İşyerinde örgütlü Petrol-İş Sendikası'nın Şube Başkanı Süleyman Akyüz, direniş boyunca gelinen noktayı anlattı. Akyüz "Hem seçim öncesi hem bayram öncesi işverenle diyalog kurmaya çalıştık. İletişim kurmaya çalıştık. Bizim amacımız bunu birlikte konuşup çözüme kavuşturmaktı. Ama maalesef önce söz verdiler, görüşeceğiz gibilerinden ama sonra hayır görüşmüyoruz diye bir hava estirdiler. Şu anda 125 arkadaşımızla dışarıdayız. Ki, bunların 110'a yakını tazminatsız çıkış verilen arkadaşlar. Diğer arkadaşlarımız, ilk attıkları grup, performans düşüklüğü gibi gerekçeler gösterilerek çıkardıkları arkadaşlar. Dolayısıyla bir arabuluculuk süreci yaşadık. Bu süreçte de işveren arabulucuyla dahi görüşmek istemedi. Dolayısıyla, 18 Haziran itibariyle arabuluculuk süreci bitmiş, rapor gönderilmiş. Atılan arkadaşlarla ilgili de hukuksal mücadelemiz olan davalar açılmıştır. Bir yönüyle hukuksal mücadele veriyoruz. Yani davalar, mahkemeler, süreç, baskılar, mobbing..." şeklinde konuştu.
 
Akyüz, yaşadıkları baskıların had safhaya ulaştığını söyleyerek, "Buraya otobüslerin getirilmesi organize sanayi yönetiminin kurallarına aykırıdır. Burada park etmeleri yasaktır. Küçük araba park edebilirsiniz ama büyük araba park edemezsiniz. Ama bir işveren dayanışması gösterdikleri için, bir engel olarak koydular. Tel örgüleri yükselttiler. Bariyerler çektiler. Brandalar çektiler. Ama içeride başka bir baskı var. İşçi arkadaşların yerlerini değiştirerek daha zor yerlere vererek baskı kuruyorlar. Ve baskı ile yıldıramadıkları arkadaşların bir kısmını da çıkardılar. Üretim çıkmama noktasında. Şu anda 10-15 arkadaşımızı izne çıkardılar.
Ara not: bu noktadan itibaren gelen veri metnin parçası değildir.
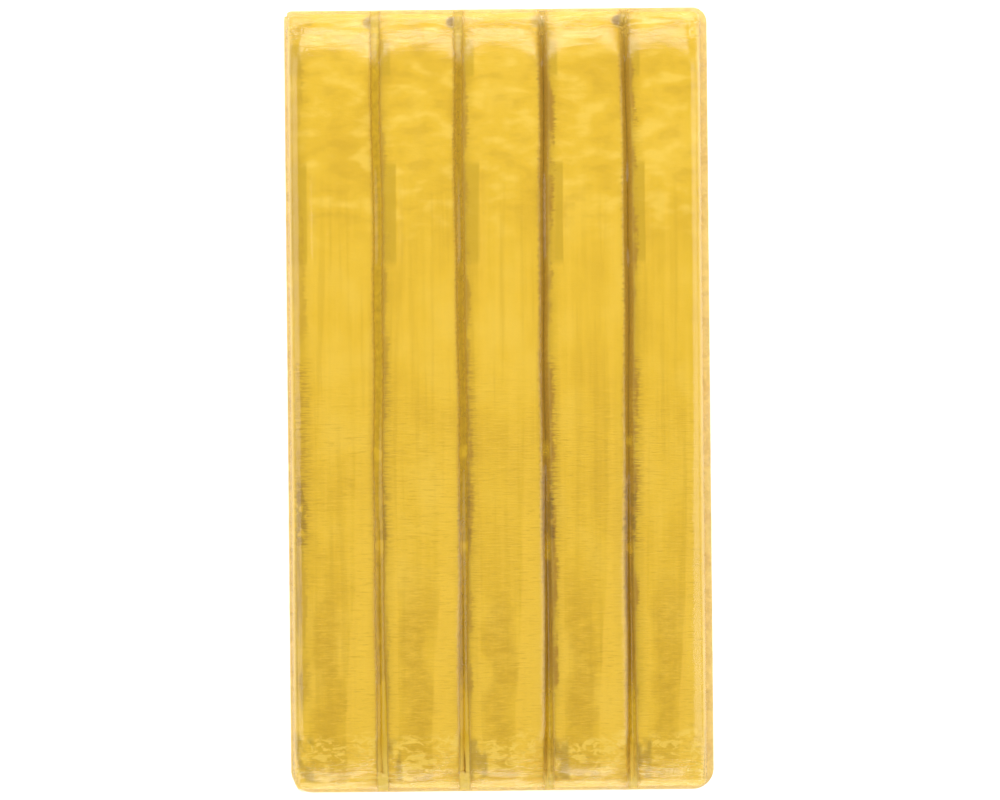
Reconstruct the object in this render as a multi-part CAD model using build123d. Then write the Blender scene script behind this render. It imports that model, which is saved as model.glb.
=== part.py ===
from build123d import *

import math
import os

# Film-wrapped clay bar. Five clay sticks lie side by side inside a clear wrapper that is
# one sheet of film, folded along the left side and trim-sealed along the other three.
# Millimetres, +Z up. The bar lies on its back, the sticks run along Y, and the origin is
# the centre of the underside.

# ---------------------------------------------------------------- clay sticks
FIRST_STICK_WIDTH = 15.9  # the stick beside the fold
MIDDLE_STICK_WIDTH = 14.6  # each of the three in the middle
LAST_STICK_WIDTH = 13.5  # the stick beside the side seal
MIDDLE_STICK_COUNT = 3
STICK_LENGTH = 137.8
STICK_HEIGHT = 24.3
STICK_GAP = 0.1  # slip gap between neighbours
STICK_EDGE_RADIUS = 3.0  # the long edges
STICK_END_RADIUS = 5.0  # upper and lower edges of the ends
NECK_CORNER_RADIUS = 2.6  # upright end edges that face a neighbour
OUTER_CORNER_RADIUS = 5.0  # upright end edges at the bar's own corners
SIDE_BULGE = 1.8  # swell of the bar's two outer sides at half height

# ---------------------------------------------------------------- wrapper film
FILM_THICKNESS = 0.15
FILM_GAP = 0.2  # room between clay and film
FILM_WRAP_ANGLE = 25.0  # how far the film follows a stick's edge into a cleft
FILM_CORNER_RADIUS = 4.0  # upright corners of the wrapper
CORNER_RUNOUT = 0.4  # a corner's arc starts this far outside the faces it rounds

# ---------------------------------------------------------------- fold and seals
FOLD_WIDTH = 0.5  # how far the fold ridge stands out
SIDE_SEAL_WIDTH = 1.2
END_SEAL_WIDTH = 1.0
SEAL_THICKNESS = 0.4
SEAL_CORNER_RADIUS = 2.5
OPENING_GAP = 0.3  # slit between the seals and the film that peels

SAME_POINT = 0.001  # two points nearer than this are one

# ---------------------------------------------------------------- values worked out
FILM_OFFSET = FILM_GAP + FILM_THICKNESS
HALF_HEIGHT = STICK_HEIGHT / 2
MID_PLANE = HALF_HEIGHT + FILM_OFFSET  # height of the fold and the seals
STICK_WIDTHS = [FIRST_STICK_WIDTH] + [MIDDLE_STICK_WIDTH] * MIDDLE_STICK_COUNT + [LAST_STICK_WIDTH]
CLAY_WIDTH = sum(STICK_WIDTHS) + STICK_GAP * (len(STICK_WIDTHS) - 1)
TOTAL_WIDTH = CLAY_WIDTH + 2 * FILM_OFFSET + FOLD_WIDTH + SIDE_SEAL_WIDTH
CLAY_LEFT = FOLD_WIDTH + FILM_OFFSET - TOTAL_WIDTH / 2
CLAY_RIGHT = CLAY_LEFT + CLAY_WIDTH
HINGE_X = CLAY_LEFT - FILM_OFFSET - FOLD_WIDTH / 2


def stick_spans():
    """Left and right side of every stick, from the fold to the side seal."""
    spans = []
    left = CLAY_LEFT
    for width in STICK_WIDTHS:
        spans.append((left, left + width))
        left += width + STICK_GAP
    return spans


def side_curve(x, outward, offset, bulge):
    """One upright side of a section, drawn upwards, standing off the clay by offset.

    outward is -1 for a left side and +1 for a right one. A side with a bulge is an arc
    whose widest point is at half height.
    """
    reach = HALF_HEIGHT + offset
    widest = x + outward * offset
    if bulge == 0:
        return Line((widest, -reach), (widest, reach))
    radius = (HALF_HEIGHT**2 + bulge**2) / (2 * bulge) + offset
    drawn_in = radius - math.sqrt(radius**2 - reach**2)
    end = widest - outward * drawn_in
    return ThreePointArc((end, -reach), (widest, 0), (end, reach))


def stick_section(left, right, left_bulge, right_bulge):
    """Cross-section of one stick, with its four long edges rounded."""
    left_side = side_curve(left, -1, 0, left_bulge)
    right_side = side_curve(right, 1, 0, right_bulge)
    top = Line(left_side @ 1, right_side @ 1)
    bottom = Line(left_side @ 0, right_side @ 0)
    face = make_face([left_side, top, right_side, bottom])
    return fillet(face.vertices(), STICK_EDGE_RADIUS)


def cleft_dip(middle, offset, side):
    """The film's dip into a cleft: it follows each stick's edge, then bridges across.

    side is +1 for the upper film and -1 for the lower. The curves run left to right.
    """
    angle = math.radians(FILM_WRAP_ANGLE)
    radius = STICK_EDGE_RADIUS + offset
    shoulder = STICK_GAP / 2 + STICK_EDGE_RADIUS
    flat = HALF_HEIGHT + offset
    leave = shoulder - radius * math.sin(angle)
    leave_z = flat - radius * (1 - math.cos(angle))
    half_x = shoulder - radius * math.sin(angle / 2)
    half_z = flat - radius * (1 - math.cos(angle / 2))
    floor_z = leave_z - leave * math.tan(angle / 2)
    return [
        ThreePointArc(
            (middle - shoulder, side * flat),
            (middle - half_x, side * half_z),
            (middle - leave, side * leave_z),
        ),
        ThreePointArc(
            (middle - leave, side * leave_z),
            (middle, side * floor_z),
            (middle + leave, side * leave_z),
        ),
        ThreePointArc(
            (middle + leave, side * leave_z),
            (middle + half_x, side * half_z),
            (middle + shoulder, side * flat),
        ),
    ]


def film_edge(start, end, offset, side):
    """The film's upper or lower outline from one side of the bar to the other."""
    curves = []
    pen = start
    spans = stick_spans()
    for (_, right), (left, _) in zip(spans, spans[1:]):
        dip = cleft_dip((right + left) / 2, offset, side)
        curves.append(Line(pen, dip[0] @ 0))
        curves += dip
        pen = dip[-1] @ 1
    curves.append(Line(pen, end))
    return curves


def film_section(offset):
    """Cross-section of the whole bar at a distance from the clay."""
    left_side = side_curve(CLAY_LEFT, -1, offset, SIDE_BULGE)
    right_side = side_curve(CLAY_RIGHT, 1, offset, SIDE_BULGE)
    top = film_edge(left_side @ 1, right_side @ 1, offset, 1)
    bottom = film_edge(left_side @ 0, right_side @ 0, offset, -1)
    face = make_face([left_side, right_side] + top + bottom)
    corners = [left_side @ 0, left_side @ 1, right_side @ 0, right_side @ 1]
    found = [v for v in face.vertices() if min((Vector(*v) - c).length for c in corners) < SAME_POINT]
    return fillet(found, STICK_EDGE_RADIUS + offset)


def plan_outline(left, right, length, left_radius, right_radius):
    """Plan outline that rounds the upright corners, a run-out wider than the faces."""
    low_x = left - CORNER_RUNOUT
    high_x = right + CORNER_RUNOUT
    half = length / 2 + CORNER_RUNOUT
    face = make_face(Polyline((low_x, -half), (high_x, -half), (high_x, half), (low_x, half), close=True))
    face = fillet(face.vertices().group_by(Axis.X)[0], left_radius)
    return fillet(face.vertices().group_by(Axis.X)[-1], right_radius)


def bar_form(section, length, height, end_radius, outline):
    """A bar of one section whose ends are rounded above, below and at the corners."""
    run = extrude(Plane.XZ * section, length / 2, both=True)
    width = run.bounding_box().size.X
    centre_x = run.bounding_box().center().X
    end_face = Plane.YZ * RectangleRounded(length, height, end_radius)
    rounding = Pos(centre_x, 0, 0) * extrude(end_face, width, both=True)
    corners = extrude(outline, height, both=True)
    return run & rounding & corners


def clay_stick(index):
    """One stick; index 0 is the stick beside the fold."""
    left, right = stick_spans()[index]
    first = index == 0
    last = index == len(STICK_WIDTHS) - 1
    left_bulge = SIDE_BULGE if first else 0
    right_bulge = SIDE_BULGE if last else 0
    section = stick_section(left, right, left_bulge, right_bulge)
    left_radius = OUTER_CORNER_RADIUS if first else NECK_CORNER_RADIUS
    right_radius = OUTER_CORNER_RADIUS if last else NECK_CORNER_RADIUS
    outline = plan_outline(left, right, STICK_LENGTH, left_radius, right_radius)
    return bar_form(section, STICK_LENGTH, STICK_HEIGHT, STICK_END_RADIUS, outline)


def wrapped_form(offset):
    """The solid inside a surface that stands off all the clay by offset."""
    length = STICK_LENGTH + 2 * offset
    height = STICK_HEIGHT + 2 * offset
    outline = plan_outline(
        CLAY_LEFT - offset, CLAY_RIGHT + offset, length, FILM_CORNER_RADIUS, FILM_CORNER_RADIUS
    )
    return bar_form(film_section(offset), length, height, STICK_END_RADIUS + offset, outline)


def slab(low_z, high_z):
    """Everything between two heights, for cutting the film."""
    reach = 2 * TOTAL_WIDTH + 2 * STICK_LENGTH
    return Pos(0, 0, (low_z + high_z) / 2) * Box(reach, reach, high_z - low_z)


def seal_ring(inner_form):
    """Fold ridge and three seals as one flat ring round the bar at half height."""
    length = STICK_LENGTH + 2 * (FILM_OFFSET + END_SEAL_WIDTH)
    plate = RectangleRounded(TOTAL_WIDTH, length, SEAL_CORNER_RADIUS)
    return extrude(plate, SEAL_THICKNESS / 2, both=True) - inner_form


def fold_bead():
    """Round bead of folded film along the straight of the left side, on the hinge axis."""
    straight = STICK_LENGTH + 2 * (FILM_OFFSET + END_SEAL_WIDTH - SEAL_CORNER_RADIUS)
    return Pos(HINGE_X, 0, 0) * Rot(90, 0, 0) * Cylinder(FOLD_WIDTH / 2, straight)


def side_region(low_x, high_x, low_y, high_y):
    """Box over the seals between two sides, for sharing the ring out."""
    centre = ((low_x + high_x) / 2, (low_y + high_y) / 2, 0)
    return Pos(*centre) * Box(high_x - low_x, high_y - low_y, STICK_HEIGHT)


def write(name, shape):
    """Write one node at its place above the surface that the bar lies on."""
    export_step(Pos(0, 0, MID_PLANE) * shape, os.path.join("parts", name + ".step"))


def main():
    os.makedirs("parts", exist_ok=True)
    for index in range(len(STICK_WIDTHS)):
        write(f"clay_stick_{index + 1}", clay_stick(index))

    inner_form = wrapped_form(FILM_GAP)
    film = wrapped_form(FILM_OFFSET) - inner_form
    front_low = SEAL_THICKNESS / 2 + OPENING_GAP
    write("front_film", film & slab(front_low, STICK_HEIGHT))
    write("back_film", film & slab(-STICK_HEIGHT, -SEAL_THICKNESS / 2))

    ring = seal_ring(inner_form)
    fold_edge = CLAY_LEFT - FILM_GAP
    seal_edge = CLAY_RIGHT + FILM_GAP
    end_edge = STICK_LENGTH / 2 + FILM_GAP
    far_x = TOTAL_WIDTH
    far_y = STICK_LENGTH
    fold = ring & side_region(HINGE_X, fold_edge, -far_y, far_y)
    write("film_fold", fold + fold_bead())
    write("side_seal", ring & side_region(seal_edge, far_x, -far_y, far_y))
    write("top_end_seal", ring & side_region(fold_edge, seal_edge, end_edge - OUTER_CORNER_RADIUS, far_y))
    write("bottom_end_seal", ring & side_region(fold_edge, seal_edge, -far_y, OUTER_CORNER_RADIUS - end_edge))
    print(f"hinge axis at x {HINGE_X:.3f}, z {MID_PLANE:.3f}; overall width {TOTAL_WIDTH:.3f}")


main()
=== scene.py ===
"""Looks of a film-wrapped clay bar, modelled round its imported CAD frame.

Five clay sticks lie side by side in a clear wrapper: one sheet of film folded along the left
side and trim-sealed along the other three. Lengths in this file are in millimetres, measured in
the frame's axes, unless a name says otherwise; meshes and nodes are written in metres.
"""

import logging
import math
from dataclasses import dataclass
from enum import Enum

import bpy
import numpy as np
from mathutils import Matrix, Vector, noise

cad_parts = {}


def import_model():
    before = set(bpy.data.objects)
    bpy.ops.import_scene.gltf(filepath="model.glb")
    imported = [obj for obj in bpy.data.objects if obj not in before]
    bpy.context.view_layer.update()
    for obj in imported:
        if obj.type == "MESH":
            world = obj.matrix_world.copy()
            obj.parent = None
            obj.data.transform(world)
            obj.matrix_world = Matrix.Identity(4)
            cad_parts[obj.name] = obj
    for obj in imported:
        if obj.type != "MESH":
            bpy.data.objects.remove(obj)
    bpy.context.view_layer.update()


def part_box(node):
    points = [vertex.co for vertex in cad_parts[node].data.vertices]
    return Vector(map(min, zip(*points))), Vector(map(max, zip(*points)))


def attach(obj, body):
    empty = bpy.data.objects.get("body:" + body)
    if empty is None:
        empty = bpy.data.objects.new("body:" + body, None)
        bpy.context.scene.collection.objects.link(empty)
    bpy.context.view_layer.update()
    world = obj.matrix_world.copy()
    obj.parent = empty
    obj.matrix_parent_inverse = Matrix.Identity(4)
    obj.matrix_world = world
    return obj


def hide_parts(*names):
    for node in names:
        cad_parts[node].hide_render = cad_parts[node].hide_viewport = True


Piece = bpy.types.Object
Socket = bpy.types.NodeSocket
Material = bpy.types.Material

MM = 0.001
LOG = logging.getLogger("clay_bar")


class Side(Enum):
    """The two faces of the bar; the value is the sign of Z that the face looks along."""

    FRONT = 1
    BACK = -1


class Trim(Enum):
    """The four edges of the wrapper."""

    FOLD = "film_fold"
    SIDE = "side_seal"
    TOP = "top_end_seal"
    BOTTOM = "bottom_end_seal"


def tint(red: int, green: int, blue: int) -> tuple[float, float, float, float]:
    """A colour given by its 8-bit display values, as linear numbers.

    Args:
        red: Red, 0 to 255.
        green: Green, 0 to 255.
        blue: Blue, 0 to 255.

    Returns:
        Linear red, green, blue and an alpha of 1.
    """

    def linear(value: int) -> float:
        """One channel."""
        part = value / 255
        return part / 12.92 if value <= 10 else ((part + 0.055) / 1.055) ** 2.4

    return (linear(red), linear(green), linear(blue), 1.0)


def smooth(values: np.ndarray, low: float, high: float) -> np.ndarray:
    """Smooth step from 0 at low to 1 at high, for a whole array."""
    t = np.clip((values - low) / (high - low), 0.0, 1.0)
    return t * t * (3 - 2 * t)


def bump_at(values: np.ndarray, centre: float, half: float) -> np.ndarray:
    """Soft bump of height 1 at centre that is nearly gone a half width away."""
    return np.exp(-(((values - centre) / half) ** 2))


def rough_field(points: np.ndarray, scale: tuple[float, float, float], seed: float) -> np.ndarray:
    """Perlin noise, about -1 to 1, at each point.

    Args:
        points: Places, one row each.
        scale: Size of a lump along each axis, in the same unit as the points.
        seed: Shifts the pattern, so that two fields differ.

    Returns:
        One value for each point.
    """
    scaled = points / np.array(scale) + seed
    return np.array([noise.noise(Vector(p)) for p in scaled])


# ---- places


@dataclass(frozen=True)
class Span:
    """A stretch between two places along one axis."""

    low: float
    high: float

    @property
    def middle(self) -> float:
        """Half way along the stretch."""
        return (self.low + self.high) / 2

    @property
    def half(self) -> float:
        """Half the length of the stretch."""
        return (self.high - self.low) / 2


# How darkly each cleft is painted, partly stain and partly painted shade, and how dark the painted
# shadow in the pocket at its upper end is, from the fold on.
CLEFT_STAINS_AND_SHADE = (0.42, 0.62, 1.0, 0.95)
CLEFT_POCKET_SHADOWS = (0.55, 0.7, 0.35, 0.75)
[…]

Sendika üyesi aktif arkadaşlarımızı. Ama bu saat itibariyle çıkarmıyor, istifaya zorluyor. Sendikadan istifayı beceremedi şimdi işyerinden istifaya zorluyor. Genel müdürleri değişti, direktörleri değiştirdiler. İçeride huzur yok. Taşeron doldurdular.  Taşeron işçisi şu anda içeride ama ne kadar yürür hep beraber göreceğiz. İçeride müthiş bir psikolojik bozukluk var, baskı var" diye belirtti.